#### Extracted entries

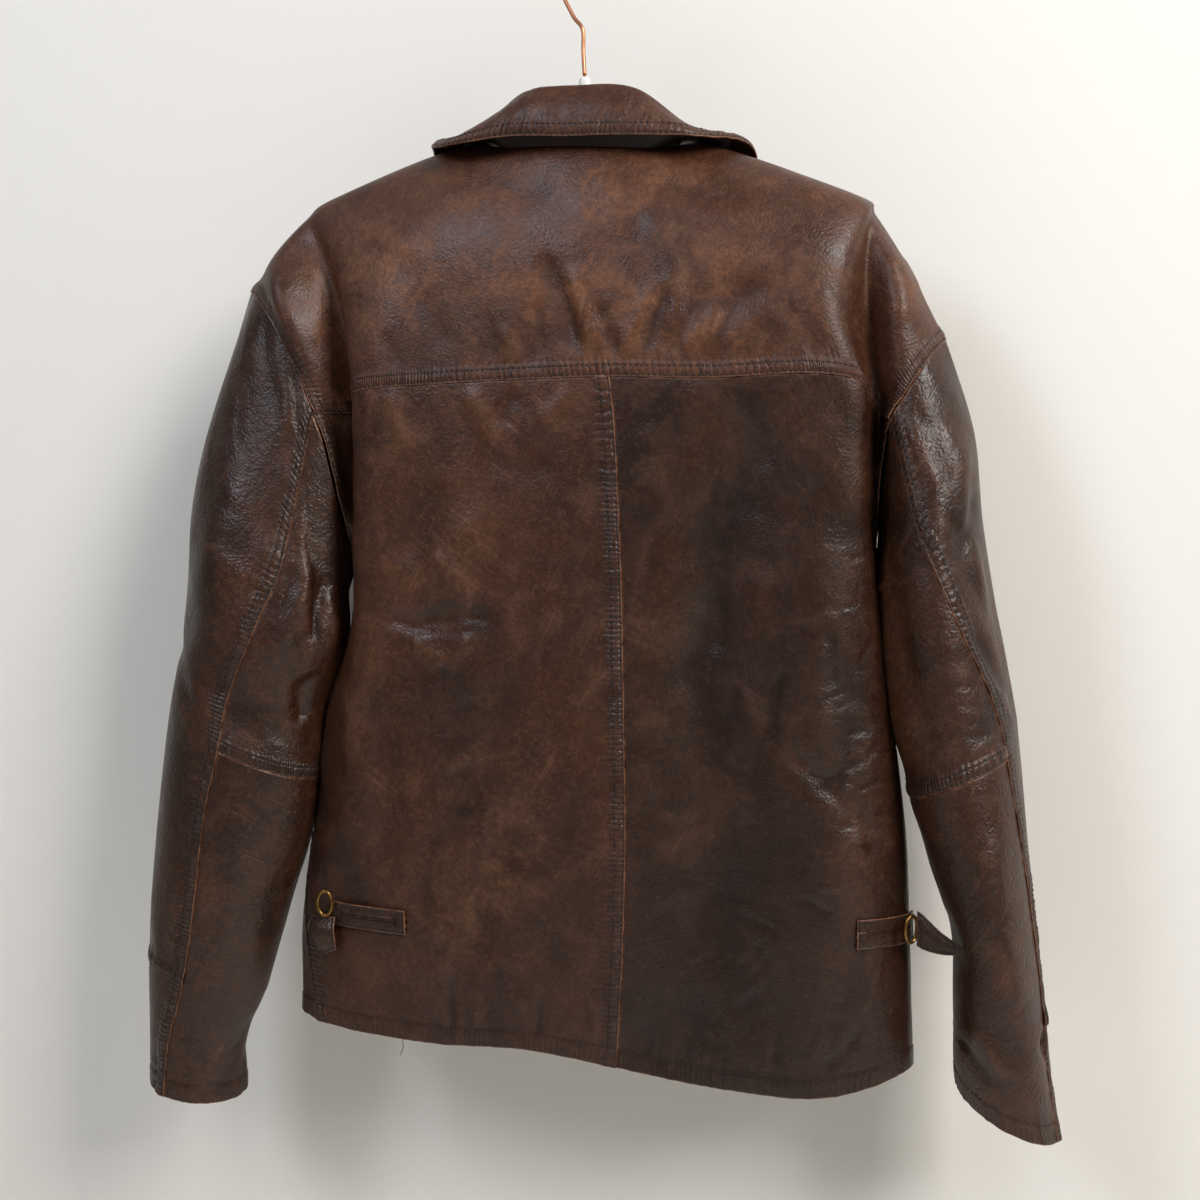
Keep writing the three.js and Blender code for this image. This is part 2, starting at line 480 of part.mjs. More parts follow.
// Waist adjusters: straps that lie on the back panels, brass rings and loose strap ends. The straps'
// inner lines are lines of the panels under them, so they follow the panels' faces.
const STRAP_LIFT = WALL / 2 + STRAP_WALL / 2 + 0.5;
const STRAP_LEFT = { us: [2.12, 2.5, 3, 3 + 1 / 3, 3.62], vs: [10.84, 11, 11.06] };
const STRAP_RIGHT = { us: [8.7, 9, 9.5, 10, 10.4], vs: [10.62, 10 + 2 / 3, 10.87] };
function addTabs() {
  const onBack = { thickness: STRAP_WALL, lift: -STRAP_LIFT };
  add("tab_left", panel(back, STRAP_LEFT.us, STRAP_LEFT.vs, onBack), LEATHER_DARK);
  add("tab_right", panel(back, STRAP_RIGHT.us, STRAP_RIGHT.vs, onBack), LEATHER_DARK);
  const loop = net([
    [[-210, -38, -722], [-200, -42, -721], [-187, -44, -720]],
    [[-211, -43, -731], [-200, -47.5, -731], [-186, -48.5, -729]],
    [[-206, -44, -740], [-198, -47.5, -741], [-185, -48, -738]],
    [[-199, -43, -749], [-193, -45.5, -748], [-186, -46.5, -745]],
  ]);
  add("tab_left_loop", panel(loop, steps(0, 2, 4), steps(0, 3, 5), { thickness: STRAP_WALL }), LEATHER_DARK);
  const end = net([
    [[249, -28, -684], [254, -29, -687], [264, -33, -695], [274, -36, -701], [280.5, -38, -705]],
    [[249, -29, -696], [254, -31, -698], [264, -34, -703], [274, -37, -705.5], [281, -38.5, -706.5]],
    [[249, -28, -709], [254, -29, -711], [264, -33, -712], [274, -36, -711], [280.5, -38, -708]],
  ]);
  add("tab_right_end", panel(end, steps(0, 4, 8), steps(0, 2, 3), { thickness: STRAP_WALL }), LEATHER_DARK);
  addRing("ring_left", [-195, -45.5, -709.5], 0.1);
  addRing("ring_right", [245.2, -30, -697], 0.9);
}

// A ring of the waist adjusters, taller than wide, its flat side turned about the upright
function addRing(name, centre, turn) {
  const geometry = new THREE.TorusGeometry(RING_RADIUS, RING_WIRE / 2, 8, 18);
  add(name, geometry, BRASS, (mesh) => {
    mesh.scale.set(RING_NARROWING, 1, 1);
    mesh.rotation.set(Math.PI / 2, 0, turn, "ZXY");
    mesh.position.set(...centre);
  });
}

// Front surface of the left front on its button line, found at a height
function onFrontLeft(z) {
  let low = 0;
  let high = FRONT_HEM;
  const u = FRONT_EDGE - BUTTON_PLACE;
  for (let i = 0; i < 30; i++) {
    const middle = (low + high) / 2;
    if (frontLeft(u, middle).z > z) low = middle;
    else high = middle;
  }
  return frontLeft(u, low);
}

function addButtons() {
  const shoulder = BUTTON_THICKNESS * 0.6;
  const dish = BUTTON_THICKNESS * 0.7;
  const profile = [
    [0, 0],
    [BUTTON_RADIUS, 0],
    [BUTTON_RADIUS, shoulder],
    [BUTTON_RADIUS - 1, BUTTON_THICKNESS],
    [BUTTON_RADIUS - 2.5, BUTTON_THICKNESS],
    [BUTTON_RADIUS - 3.5, dish],
    [0, dish],
  ].map(([r, h]) => new THREE.Vector2(r, h));
  BUTTON_HEIGHTS.forEach((z, i) => {
    const seat = onFrontLeft(z);
    add("button_" + (i + 1), new THREE.LatheGeometry(profile, 14), HORN, (mesh) => {
      mesh.position.set(BUTTON_LINE, seat.y + WALL / 2 + BUTTON_GAP, z);
    });
  });
}

// The hanger: a flat body with two arms, and a wire hook whose arc bears at the origin
function addHanger() {
  const rightTop = [
    [4, HANGER_TOP - 1], [6.5, -102], [20, -103], [38, -107], [52, -120], [64, -136], [74, -148],
    [94, -154], [120, -164], [150, -176], [186, -191.5], [194, -197],
  ];
  const rightBottom = [
    [196, -203], [190, -206], [170, -199], [140, -187], [105, -173], [80, -165], [62, -152], [46, -138],
    [30, -125], [0, -119],
  ];
  const leftBottom = [
    [-30, -124], [-48, -139], [-64, -153], [-85, -161], [-110, -168], [-150, -177], [-186, -190],
    [-195, -188],
  ];
  const leftTop = [
    [-194, -182], [-186, -175.5], [-150, -163.5], [-117, -154.5], [-92, -147.5], [-74, -146.5], [-62, -133],
    [-52, -119], [-38, -107], [-20, -103], [-6.5, -102], [-4, HANGER_TOP - 1], [0, HANGER_TOP],
  ];
  const corners = [...rightTop, ...rightBottom, ...leftBottom, ...leftTop];
  const outline = new THREE.Shape(corners.map(([x, z]) => new THREE.Vector2(x, z)));
  const body = new THREE.ExtrudeGeometry(outline, { depth: HANGER_DEPTH, bevelEnabled: false });
  add("hanger", body, WHITE_PLASTIC, (mesh) => {
    mesh.rotation.x = Math.PI / 2;
    mesh.position.y = HANGER_DEPTH / 2;
  });
  const centre = WIRE / 2 - HOOK_RADIUS;
  const arc = steps(-155, 55, 9).map((degrees) => {
    const angle = THREE.MathUtils.degToRad(degrees);
    return [HOOK_RADIUS * Math.sin(angle), 0, centre + HOOK_RADIUS * Math.cos(angle)];
  });
  const stem = [[0, 0, HANGER_TOP + 0.4], [-1, 0, -76], [-1.5, 0, -60], [-8, 0, -51]];
  add("hanger_hook", rod([...stem, ...arc.slice(1)], WIRE, 60), COPPER);
}

addBody();
addCollar();
addSleeve("left", sleeveLeft);
addSleeve("right", sleeveRight);
addTabs();
addButtons();
addHanger();

export default jacket;
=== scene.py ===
"""Dresses the frame of a worn brown leather jacket on a plastic hanger, seen from the back.

Every piece lies on the surface of its CAD solid, worked out again here from the same points. Numbers in
tables and shapes are millimetres, +Z up, the jacket's back towards -Y. Meshes are metres.
"""
import math

import bpy
import numpy as np
from mathutils import Matrix, Vector


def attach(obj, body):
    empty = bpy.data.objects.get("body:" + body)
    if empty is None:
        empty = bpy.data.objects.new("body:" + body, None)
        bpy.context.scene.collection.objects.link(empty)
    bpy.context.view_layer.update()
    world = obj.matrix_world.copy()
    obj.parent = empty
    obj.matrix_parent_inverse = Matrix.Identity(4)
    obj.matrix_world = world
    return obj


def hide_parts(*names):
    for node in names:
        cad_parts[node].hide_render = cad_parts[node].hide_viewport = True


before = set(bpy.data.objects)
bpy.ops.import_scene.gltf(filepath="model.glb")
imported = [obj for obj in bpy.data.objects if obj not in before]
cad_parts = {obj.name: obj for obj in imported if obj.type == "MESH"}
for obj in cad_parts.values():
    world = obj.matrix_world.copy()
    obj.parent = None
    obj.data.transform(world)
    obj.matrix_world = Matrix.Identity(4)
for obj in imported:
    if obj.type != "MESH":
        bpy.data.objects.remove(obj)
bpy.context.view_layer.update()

bl_info = {
    "name": "Worn leather jacket",
    "version": (1, 0, 0),
    "blender": (4, 5, 0),
    "location": "3D View > Sidebar > Jacket",
    "description": "Builds the leather, stitching and fittings of a worn leather jacket on its hanger",
    "category": "Object",
}

MM = 0.001

# Construction of the jacket
COLLAR_WALL = 1.8  # two layers of leather
STRAP_WALL = 2.2  # a folded strap
ARMHOLE_DROP = 0.3
ARMPIT_CLEARANCE = 3
YOKE_SEAM = 4  # lines of the back: 0 shoulder and neck, 4 yoke seam, 7 armpit, 12 hem
ARMPIT = 7
HEM = 12
CENTRE = 6  # across: 0 left side, 6 centre seam, 12 right side
FRONT_ARMPIT = 4
FRONT_HEM = 9
FRONT_NECK = 3
FRONT_EDGE = 5
BACK_SEAM = 2  # places round a sleeve: 0 outer side, 2 back seam, 4 inner side, 5 under seam
UNDER_SEAM = 5
ROUND = 8
ELBOW = 5  # rings down a sleeve: 0 armhole, 5 elbow seam, 8 forearm seam, 10 cuff
FOREARM = 8
CUFF = 10
ROUND_SCALE = 42  # millimetres round the sleeve for one place
DOWN_SCALE = 55  # millimetres down the sleeve for one ring
COLLAR_END = 12  # places along the collar: 0 left end, 3 left shoulder, 6 centre back, 12 right end
COLLAR_SHOULDER = 3
COLLAR_REACH = 1.78  # places of a front's top line that the collar covers
COLLAR_SCALE = (40, 42)  # millimetres along and down the collar for one place
FALL_BULGE = 4
FALL_ROLL = 0.1  # share of the fall's height in which it rolls over the fold to the inside
TURN_IN = 0.16  # share of the fall's height that is turned in, with the roll
TURN_IN_DROP = 20  # millimetres the turned-in strip goes down for one such height
STAND_GAP = 2.6  # from the stand's top to the fall's fold
STAND_FOOT = 1.8  # the stand starts this far above the neck seam
STAND_HEM = 0.6  # how far the stand goes down inside the neck, as a share of its height
STAND_HEM_PLACES = 1.9  # places from the centre back at which that hem is whole
STAND_HEM_LEAST = 0.3

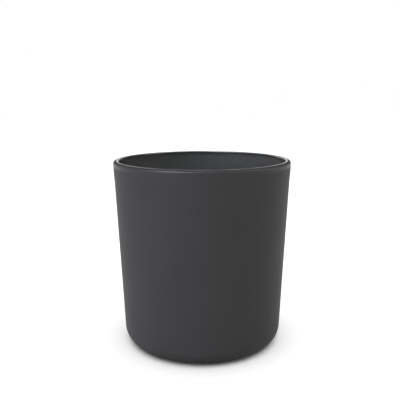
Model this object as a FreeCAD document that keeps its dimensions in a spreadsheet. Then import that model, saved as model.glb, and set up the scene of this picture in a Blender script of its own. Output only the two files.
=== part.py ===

########

__Exercise task__. Taking the records above, retype every line from the one with "const angle = THREE.MathUtils.degToRad(degrees);" down to the one with "obj.parent = None", exactly and with nothing else.

__Expected output__.
    const angle = THREE.MathUtils.degToRad(degrees);
    return [HOOK_RADIUS * Math.sin(angle), 0, centre + HOOK_RADIUS * Math.cos(angle)];
  });
  const stem = [[0, 0, HANGER_TOP + 0.4], [-1, 0, -76], [-1.5, 0, -60], [-8, 0, -51]];
  add("hanger_hook", rod([...stem, ...arc.slice(1)], WIRE, 60), COPPER);
}

addBody();
addCollar();
addSleeve("left", sleeveLeft);
addSleeve("right", sleeveRight);
addTabs();
addButtons();
addHanger();

export default jacket;
=== scene.py ===
"""Dresses the frame of a worn brown leather jacket on a plastic hanger, seen from the back.

Every piece lies on the surface of its CAD solid, worked out again here from the same points. Numbers in
tables and shapes are millimetres, +Z up, the jacket's back towards -Y. Meshes are metres.
"""
import math

import bpy
import numpy as np
from mathutils import Matrix, Vector


def attach(obj, body):
    empty = bpy.data.objects.get("body:" + body)
    if empty is None:
        empty = bpy.data.objects.new("body:" + body, None)
        bpy.context.scene.collection.objects.link(empty)
    bpy.context.view_layer.update()
    world = obj.matrix_world.copy()
    obj.parent = empty
    obj.matrix_parent_inverse = Matrix.Identity(4)
    obj.matrix_world = world
    return obj


def hide_parts(*names):
    for node in names:
        cad_parts[node].hide_render = cad_parts[node].hide_viewport = True


before = set(bpy.data.objects)
bpy.ops.import_scene.gltf(filepath="model.glb")
imported = [obj for obj in bpy.data.objects if obj not in before]
cad_parts = {obj.name: obj for obj in imported if obj.type == "MESH"}
for obj in cad_parts.values():
    world = obj.matrix_world.copy()
    obj.parent = None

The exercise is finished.